With a new administration on the horizon, OpenAI sets out its wishlist
OpenAI has presented an ‘infrastructure blueprint for the US,’ laying out five government changes it said would “catalyze the building of AI infrastructure.”
The previously unpublished paper was expanded upon by Chris Lehane, VP of global affairs at OpenAI, in a talk at the Center for Strategic & International Studies seminar on US leadership in AI.
The first of the five suggestions is to create ‘AI Economic Zones,’ where states can incentivize faster permitting and approvals for AI infrastructure, including data centers, as well as dormant nuclear reactors, new wind farms, and solar arrays.
In return, OpenAI suggests incentivizing states and local communities by allocating a portion of the AI compute to local startups and businesses.
“It could support public universities, it could support the buildout of developer ecosystems so that those communities would really benefit from the economic activity in and around the AI data center,” Lehane said.
Next is the passage of a National Transmission Highway Act, named after the 1956 Interstate Highway Act. Instead of roads, it would expand transmission lines, fiber connectivity, and natural gas pipeline construction.
“If you look at the data center activity that is already taking place in places like Texas and Kansas, you’re seeing this interesting combination oftentimes of some sequestered natural gas but then also bringing on wind and solar,” Lehane said.

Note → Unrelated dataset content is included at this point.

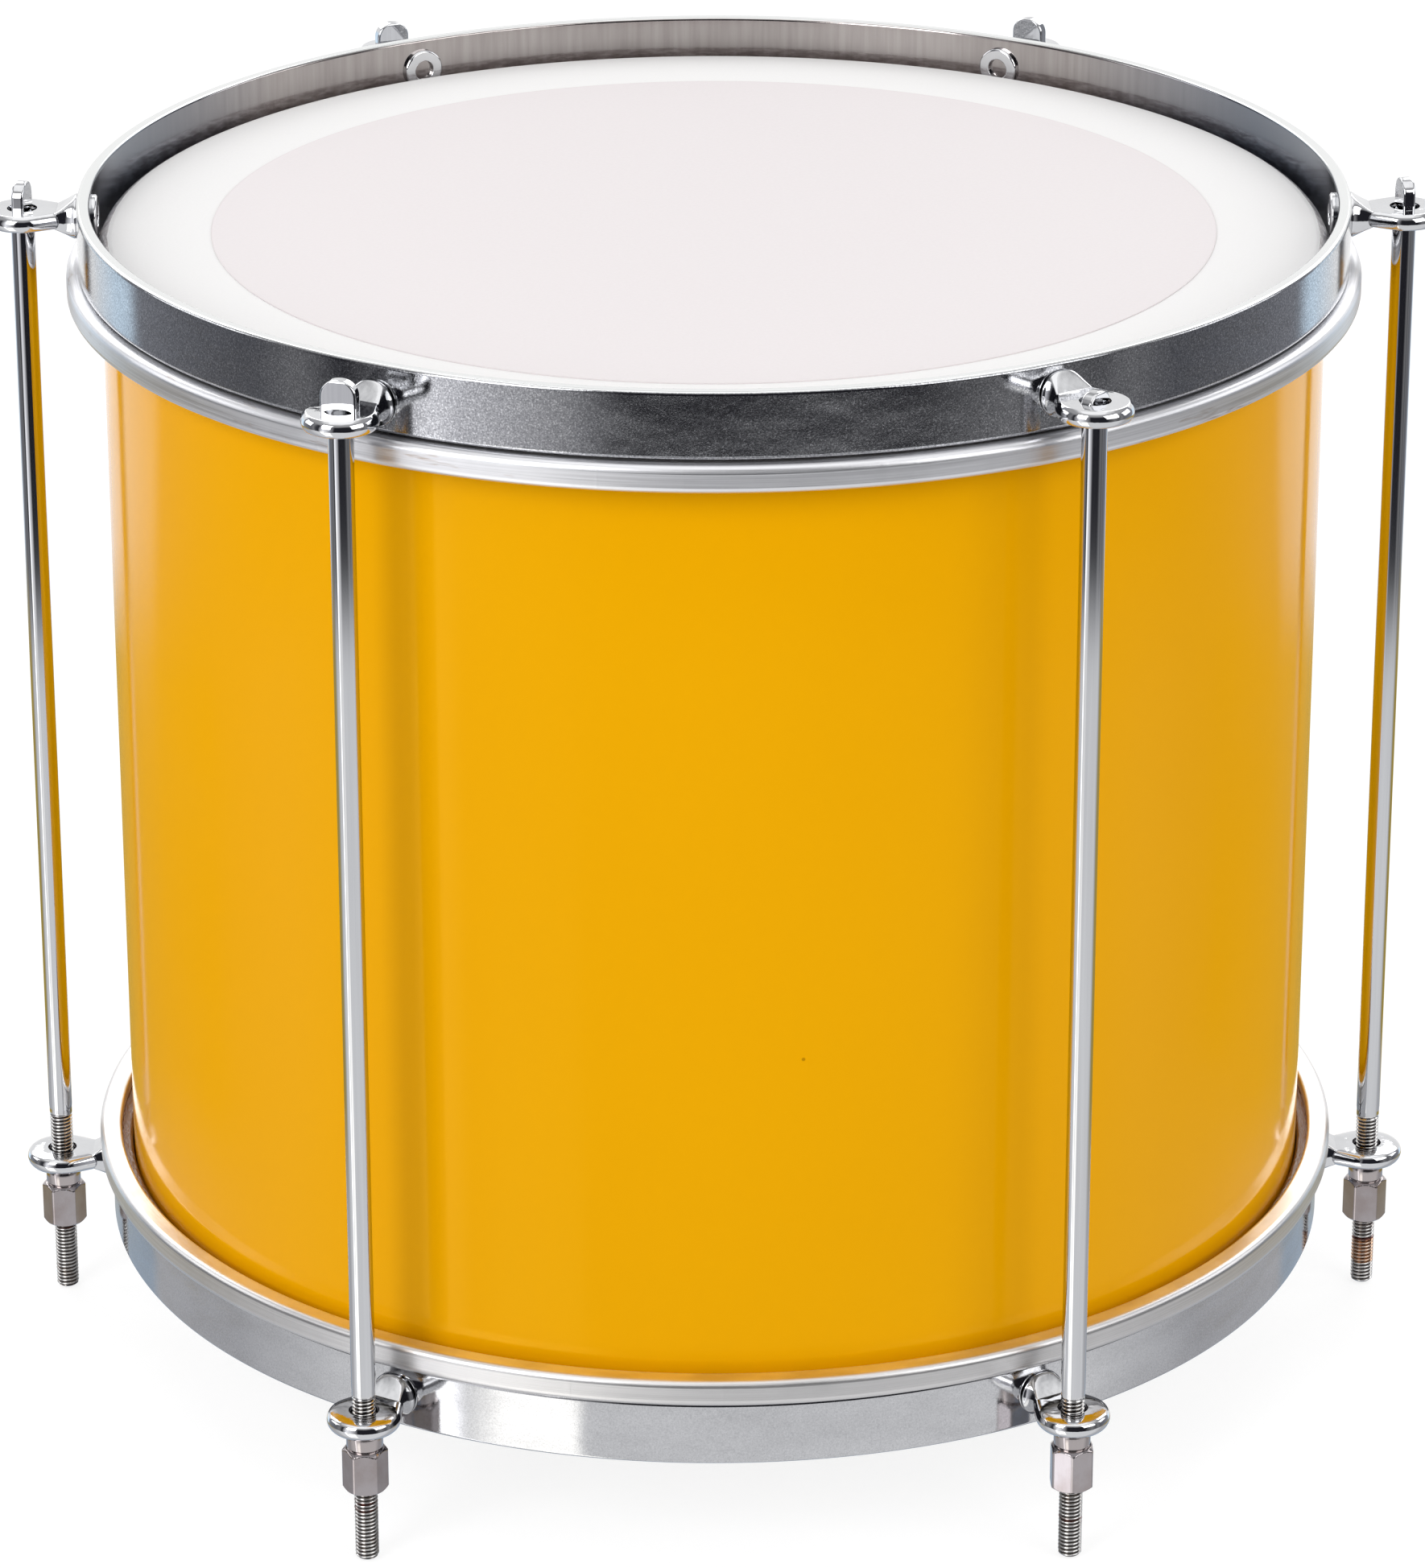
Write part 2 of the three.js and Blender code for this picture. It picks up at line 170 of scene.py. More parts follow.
def turned_data(profile, segments, bend=None):
    """Points and faces of a closed profile of (radius, height) turned about Z. A radius of 0 is a pole."""
    verts = []
    index = {}
    for i in range(segments):
        angle = 2 * math.pi * i / segments
        for j, (r, z) in enumerate(profile):
            if r < POLE and i > 0:
                index[i, j] = index[0, j]
                continue
            index[i, j] = len(verts)
            if bend:
                r, z = bend(r, z, angle)
            verts.append((r * math.sin(angle), -r * math.cos(angle), z))
    faces = []
    for i in range(segments):
        for j in range(len(profile)):
            k, m = (i + 1) % segments, (j + 1) % len(profile)
            loop = []
            for corner in (index[i, j], index[k, j], index[k, m], index[i, m]):
                if corner not in loop:
                    loop.append(corner)
            if len(loop) > 2:
                faces.append(loop)
    return verts, faces


def turned(name, profile, segments=288, bend=None, sharp=40):
    return finish_mesh(name, *turned_data(profile, segments, bend), sharp=sharp)


def lofted_data(rings, closed=False):
    """Points and faces between rings of equal count. Closed joins the last ring to the first."""
    count = len(rings[0])
    verts = [p for ring in rings for p in ring]
    faces = []
    for i in range(len(rings) if closed else len(rings) - 1):
        here, there = i * count, (i + 1) % len(rings) * count
        for j in range(count):
            k = (j + 1) % count
            faces.append((here + j, here + k, there + k, there + j))
    if not closed:
        faces.append(tuple(range(count)))
        faces.append(tuple(reversed(range((len(rings) - 1) * count, len(rings) * count))))
    return verts, faces


def joined(name, parts, sharp=40):
    verts, faces = [], []
    for more_verts, more_faces in parts:
        start = len(verts)
        verts += more_verts
        faces += [[start + i for i in f] for f in more_faces]
    return finish_mesh(name, verts, faces, sharp=sharp)


def placed(points, angle, height=0, out=0):
    """Points in a lug's frame, where +X runs out from the drum's axis, set at a place round the drum."""
    turn = math.radians(angle)
    sine, cosine = math.sin(turn), math.cos(turn)
    moved = [(x + out, y, z + height) for x, y, z in points]
    return [(x * sine + y * cosine, -x * cosine + y * sine, z) for x, y, z in moved]


def smooth(t):
    t = min(max(t, 0), 1)
    return t * t * (3 - 2 * t)


# Node helpers


class Shader:
    """A material with one Principled shader, and short calls for the nodes that feed it."""

    def __init__(self, name):
        self.material = bpy.data.materials.new(name)
        self.material.use_nodes = True
        self.tree = self.material.node_tree
        self.tree.nodes.clear()
        self.output = self.tree.nodes.new("ShaderNodeOutputMaterial")
        self.surface = self.node("ShaderNodeBsdfPrincipled")
        self.tree.links.new(self.surface.outputs[0], self.output.inputs["Surface"])
        self.object = self.node("ShaderNodeTexCoord").outputs["Object"]

    def node(self, kind, settings=None, **inputs):
        made = self.tree.nodes.new(kind)
        for key, value in (settings or {}).items():
            setattr(made, key, value)
        for key, value in inputs.items():
            self.set(made, key.replace("_", " "), value)
        return made

    def set(self, node, key, value):
        socket = node.inputs[int(key)] if key.isdigit() else node.inputs[key]
        if isinstance(value, bpy.types.NodeSocket):
            self.tree.links.new(value, socket)
        elif isinstance(value, tuple) and len(value) == 3 and socket.type == "RGBA":
            socket.default_value = (*value, 1)
        else:
            socket.default_value = value

    def put(self, **inputs):
        for key, value in inputs.items():
            self.set(self.surface, key.replace("_", " "), value)
        return self

    def math(self, operation, a, b=0.0, clamp=False):
        made = self.node("ShaderNodeMath", {"operation": operation, "use_clamp": clamp})
        self.set(made, "0", a)
        self.set(made, "1", b)
        return made.outputs[0]

    def scaled(self, vector, x, y, z):
        made = self.node("ShaderNodeVectorMath", {"operation": "MULTIPLY"})
        self.set(made, "0", vector)
        made.inputs[1].default_value = (x, y, z)
        return made.outputs[0]

    def noise(self, vector, scale, detail=2.0, roughness=0.5):
        settings = {"Vector": vector, "Scale": scale, "Detail": detail, "Roughness": roughness}
        return self.node("ShaderNodeTexNoise", **settings).outputs["Fac"]

    def spots(self, vector, scale, randomness=1.0):
        made = self.node("ShaderNodeTexVoronoi", Vector=vector, Scale=scale, Randomness=randomness)
        return made.outputs["Distance"]

    def fit(self, value, low, high, to_low=0.0, to_high=1.0):
        made = self.node("ShaderNodeMapRange", {"clamp": True})
        for key, number in (("0", value), ("1", low), ("2", high), ("3", to_low), ("4", to_high)):
            self.set(made, key, number)
        return made.outputs[0]

    def mix(self, factor, a, b):
        made = self.node("ShaderNodeMix", {"data_type": "RGBA"})
        self.set(made, "0", factor)
        self.set(made, "6", a)
        self.set(made, "7", b)
        return made.outputs[2]

    def split(self, vector=None):
        made = self.node("ShaderNodeSeparateXYZ")
        self.set(made, "0", vector or self.object)
        return made.outputs

    def radius(self):
        x, y, _ = self.split()
        squares = self.math("ADD", self.math("MULTIPLY", x, x), self.math("MULTIPLY", y, y))
        return self.math("SQRT", squares)

    def around(self):
        """Metres along the rim, radius and height, so that a texture can run round the drum."""
        x, y, z = self.split()
        along = self.math("MULTIPLY", self.math("ARCTAN2", y, x), SHELL_RADIUS * MM)
        made = self.node("ShaderNodeCombineXYZ")
        self.set(made, "0", along)
        self.set(made, "1", self.radius())
        self.set(made, "2", z)
        return made.outputs[0]

    def bump(self, height, distance, strength=1.0, normal=None):
        made = self.node("ShaderNodeBump", Strength=strength, Distance=distance, Height=height)
        if normal:
            self.set(made, "Normal", normal)
        return made.outputs[0]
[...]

Third is government backstops for AI public works, where the government would encourage private investors to fund high-cost energy infrastructure projects by committing to purchase energy and other means that lessen credit risk. This would also include government investment in upskilling workers for AI, data centers, and energy infrastructure.
Then comes the ‘North American Compact for AI,’ where the US and its neighbors would team up to streamline access to capital, supply chains, and talent in a way that supports AI infrastructure construction.
That could expand to a global network of US allies, with Lehane repeatedly pitching the move and other investments as a bulwark against China’s AI ambitions.
Finally, OpenAI suggests using the expertise of the Nuclear Navy, which runs small modular reactors on its submarines, and getting their help on land-based projects. OpenAI CEO Sam Altman is an investor in fast-fission company Oklo, which has signed multiple data center deals.
With President-elect Trump’s priorities unclear, Lehane said all five moves would be bipartisan in nature.
“I’m old enough to remember in the mid-1990s when I actually still had a little bit more hair and I worked in the Clinton White House, Democrats and Republicans came together and worked in a bipartisan way to put in place the Telco Act of 1996 which really served as a catalyst for the development of what was then called the world wide web, which we think of today as the Internet,” he said.
“There was a national strategy that both parties came together on, and that strategy was to make sure that the US was really the epicenter of the digital age, and it succeeded, and so we need to start to think big and act big in the same way that we have done in the past.”
Earlier this month, DCD was first to publish OpenAI’s pitch for 5GW data center clusters in the US. However, the economic and practical viability of such projects is still unknown.